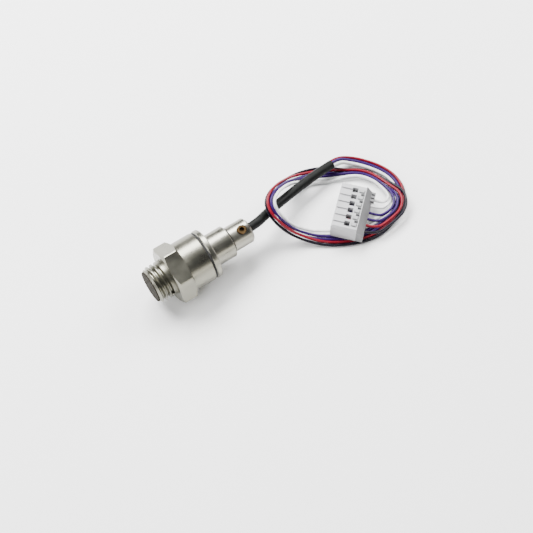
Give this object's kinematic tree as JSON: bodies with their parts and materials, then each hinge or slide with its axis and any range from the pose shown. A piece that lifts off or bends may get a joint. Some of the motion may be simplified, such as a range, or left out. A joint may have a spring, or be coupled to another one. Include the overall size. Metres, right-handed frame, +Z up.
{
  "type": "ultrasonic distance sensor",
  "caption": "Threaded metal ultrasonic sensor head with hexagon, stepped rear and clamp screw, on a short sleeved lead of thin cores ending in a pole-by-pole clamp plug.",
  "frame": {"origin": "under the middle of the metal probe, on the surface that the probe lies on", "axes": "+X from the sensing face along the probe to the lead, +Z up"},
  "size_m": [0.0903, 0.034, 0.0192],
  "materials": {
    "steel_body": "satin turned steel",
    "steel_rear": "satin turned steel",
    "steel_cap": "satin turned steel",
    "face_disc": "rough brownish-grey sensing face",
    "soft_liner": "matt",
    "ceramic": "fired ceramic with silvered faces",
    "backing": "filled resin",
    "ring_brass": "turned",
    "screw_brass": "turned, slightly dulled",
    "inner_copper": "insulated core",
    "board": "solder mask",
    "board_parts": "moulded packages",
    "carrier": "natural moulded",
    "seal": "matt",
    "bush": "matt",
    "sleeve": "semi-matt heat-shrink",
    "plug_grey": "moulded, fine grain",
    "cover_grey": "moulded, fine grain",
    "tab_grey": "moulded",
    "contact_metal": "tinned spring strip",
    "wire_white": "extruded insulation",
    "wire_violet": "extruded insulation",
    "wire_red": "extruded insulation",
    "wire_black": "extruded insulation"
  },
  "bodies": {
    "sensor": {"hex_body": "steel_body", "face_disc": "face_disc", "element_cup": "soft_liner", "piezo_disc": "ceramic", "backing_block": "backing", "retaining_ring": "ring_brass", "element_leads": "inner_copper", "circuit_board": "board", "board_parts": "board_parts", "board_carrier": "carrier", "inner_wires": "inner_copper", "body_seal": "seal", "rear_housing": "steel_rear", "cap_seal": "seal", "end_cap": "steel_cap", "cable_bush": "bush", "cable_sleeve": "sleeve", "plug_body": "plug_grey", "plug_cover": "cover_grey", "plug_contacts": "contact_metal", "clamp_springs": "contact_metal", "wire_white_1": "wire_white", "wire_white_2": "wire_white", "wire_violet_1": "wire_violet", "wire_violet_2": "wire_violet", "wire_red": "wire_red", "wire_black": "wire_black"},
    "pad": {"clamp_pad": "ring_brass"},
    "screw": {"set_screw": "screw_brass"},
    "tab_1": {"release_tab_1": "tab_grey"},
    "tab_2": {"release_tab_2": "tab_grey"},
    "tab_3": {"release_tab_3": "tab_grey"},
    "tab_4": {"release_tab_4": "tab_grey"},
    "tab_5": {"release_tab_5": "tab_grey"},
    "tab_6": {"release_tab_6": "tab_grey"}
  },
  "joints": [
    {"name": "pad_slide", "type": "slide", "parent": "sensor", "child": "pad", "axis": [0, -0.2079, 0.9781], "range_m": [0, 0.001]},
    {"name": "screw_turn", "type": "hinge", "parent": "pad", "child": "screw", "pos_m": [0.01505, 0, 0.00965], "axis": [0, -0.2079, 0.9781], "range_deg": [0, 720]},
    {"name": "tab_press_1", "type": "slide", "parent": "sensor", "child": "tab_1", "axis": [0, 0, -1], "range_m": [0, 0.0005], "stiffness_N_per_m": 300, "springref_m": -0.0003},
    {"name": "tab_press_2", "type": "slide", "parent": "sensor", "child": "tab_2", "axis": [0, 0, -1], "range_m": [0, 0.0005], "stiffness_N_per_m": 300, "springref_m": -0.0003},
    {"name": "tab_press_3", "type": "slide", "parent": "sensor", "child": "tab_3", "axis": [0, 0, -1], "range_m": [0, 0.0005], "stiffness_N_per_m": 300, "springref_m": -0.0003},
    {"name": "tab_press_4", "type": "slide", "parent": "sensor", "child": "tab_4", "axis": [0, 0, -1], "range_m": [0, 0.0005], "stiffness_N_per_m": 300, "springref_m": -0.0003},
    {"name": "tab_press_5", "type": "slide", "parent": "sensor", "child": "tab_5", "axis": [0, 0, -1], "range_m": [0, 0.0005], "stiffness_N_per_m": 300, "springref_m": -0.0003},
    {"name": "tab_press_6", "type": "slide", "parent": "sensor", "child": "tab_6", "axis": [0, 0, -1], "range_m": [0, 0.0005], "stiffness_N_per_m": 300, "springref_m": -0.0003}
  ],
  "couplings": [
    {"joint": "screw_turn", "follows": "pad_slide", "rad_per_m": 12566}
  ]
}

== == ==

All the data must be duplicated exactly, with nothing added or removed.

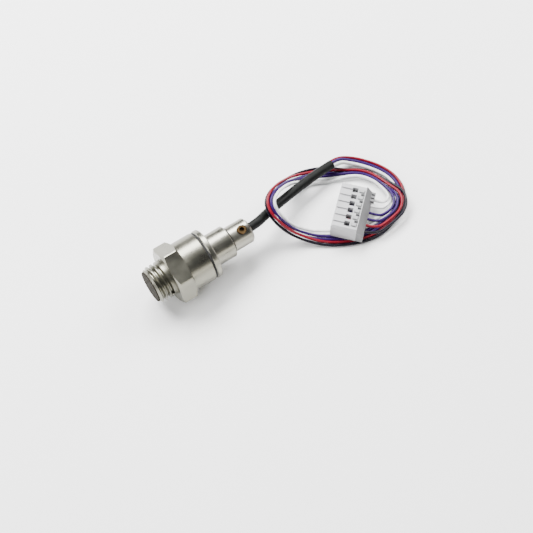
Give this object's kinematic tree as JSON: bodies with their parts and materials, then each hinge or slide with its axis and any range from the pose shown. A piece that lifts off or bends may get a joint. Some of the motion may be simplified, such as a range, or left out. A joint may have a spring, or be coupled to another one. Include the overall size. Metres, right-handed frame, +Z up.
{
  "type": "ultrasonic distance sensor",
  "caption": "Threaded metal ultrasonic sensor head with hexagon, stepped rear and clamp screw, on a short sleeved lead of thin cores ending in a pole-by-pole clamp plug.",
  "frame": {"origin": "under the middle of the metal probe, on the surface that the probe lies on", "axes": "+X from the sensing face along the probe to the lead, +Z up"},
  "size_m": [0.0903, 0.034, 0.0192],
  "materials": {
    "steel_body": "satin turned steel",
    "steel_rear": "satin turned steel",
    "steel_cap": "satin turned steel",
    "face_disc": "rough brownish-grey sensing face",
    "soft_liner": "matt",
    "ceramic": "fired ceramic with silvered faces",
    "backing": "filled resin",
    "ring_brass": "turned",
    "screw_brass": "turned, slightly dulled",
    "inner_copper": "insulated core",
    "board": "solder mask",
    "board_parts": "moulded packages",
    "carrier": "natural moulded",
    "seal": "matt",
    "bush": "matt",
    "sleeve": "semi-matt heat-shrink",
    "plug_grey": "moulded, fine grain",
    "cover_grey": "moulded, fine grain",
    "tab_grey": "moulded",
    "contact_metal": "tinned spring strip",
    "wire_white": "extruded insulation",
    "wire_violet": "extruded insulation",
    "wire_red": "extruded insulation",
    "wire_black": "extruded insulation"
  },
  "bodies": {
    "sensor": {"hex_body": "steel_body", "face_disc": "face_disc", "element_cup": "soft_liner", "piezo_disc": "ceramic", "backing_block": "backing", "retaining_ring": "ring_brass", "element_leads": "inner_copper", "circuit_board": "board", "board_parts": "board_parts", "board_carrier": "carrier", "inner_wires": "inner_copper", "body_seal": "seal", "rear_housing": "steel_rear", "cap_seal": "seal", "end_cap": "steel_cap", "cable_bush": "bush", "cable_sleeve": "sleeve", "plug_body": "plug_grey", "plug_cover": "cover_grey", "plug_contacts": "contact_metal", "clamp_springs": "contact_metal", "wire_white_1": "wire_white", "wire_white_2": "wire_white", "wire_violet_1": "wire_violet", "wire_violet_2": "wire_violet", "wire_red": "wire_red", "wire_black": "wire_black"},
    "pad": {"clamp_pad": "ring_brass"},
    "screw": {"set_screw": "screw_brass"},
    "tab_1": {"release_tab_1": "tab_grey"},
    "tab_2": {"release_tab_2": "tab_grey"},
    "tab_3": {"release_tab_3": "tab_grey"},
    "tab_4": {"release_tab_4": "tab_grey"},
    "tab_5": {"release_tab_5": "tab_grey"},
    "tab_6": {"release_tab_6": "tab_grey"}
  },
  "joints": [
    {"name": "pad_slide", "type": "slide", "parent": "sensor", "child": "pad", "axis": [0, -0.2079, 0.9781], "range_m": [0, 0.001]},
    {"name": "screw_turn", "type": "hinge", "parent": "pad", "child": "screw", "pos_m": [0.01505, 0, 0.00965], "axis": [0, -0.2079, 0.9781], "range_deg": [0, 720]},
    {"name": "tab_press_1", "type": "slide", "parent": "sensor", "child": "tab_1", "axis": [0, 0, -1], "range_m": [0, 0.0005], "stiffness_N_per_m": 300, "springref_m": -0.0003},
    {"name": "tab_press_2", "type": "slide", "parent": "sensor", "child": "tab_2", "axis": [0, 0, -1], "range_m": [0, 0.0005], "stiffness_N_per_m": 300, "springref_m": -0.0003},
    {"name": "tab_press_3", "type": "slide", "parent": "sensor", "child": "tab_3", "axis": [0, 0, -1], "range_m": [0, 0.0005], "stiffness_N_per_m": 300, "springref_m": -0.0003},
    {"name": "tab_press_4", "type": "slide", "parent": "sensor", "child": "tab_4", "axis": [0, 0, -1], "range_m": [0, 0.0005], "stiffness_N_per_m": 300, "springref_m": -0.0003},
    {"name": "tab_press_5", "type": "slide", "parent": "sensor", "child": "tab_5", "axis": [0, 0, -1], "range_m": [0, 0.0005], "stiffness_N_per_m": 300, "springref_m": -0.0003},
    {"name": "tab_press_6", "type": "slide", "parent": "sensor", "child": "tab_6", "axis": [0, 0, -1], "range_m": [0, 0.0005], "stiffness_N_per_m": 300, "springref_m": -0.0003}
  ],
  "couplings": [
    {"joint": "screw_turn", "follows": "pad_slide", "rad_per_m": 12566}
  ]
}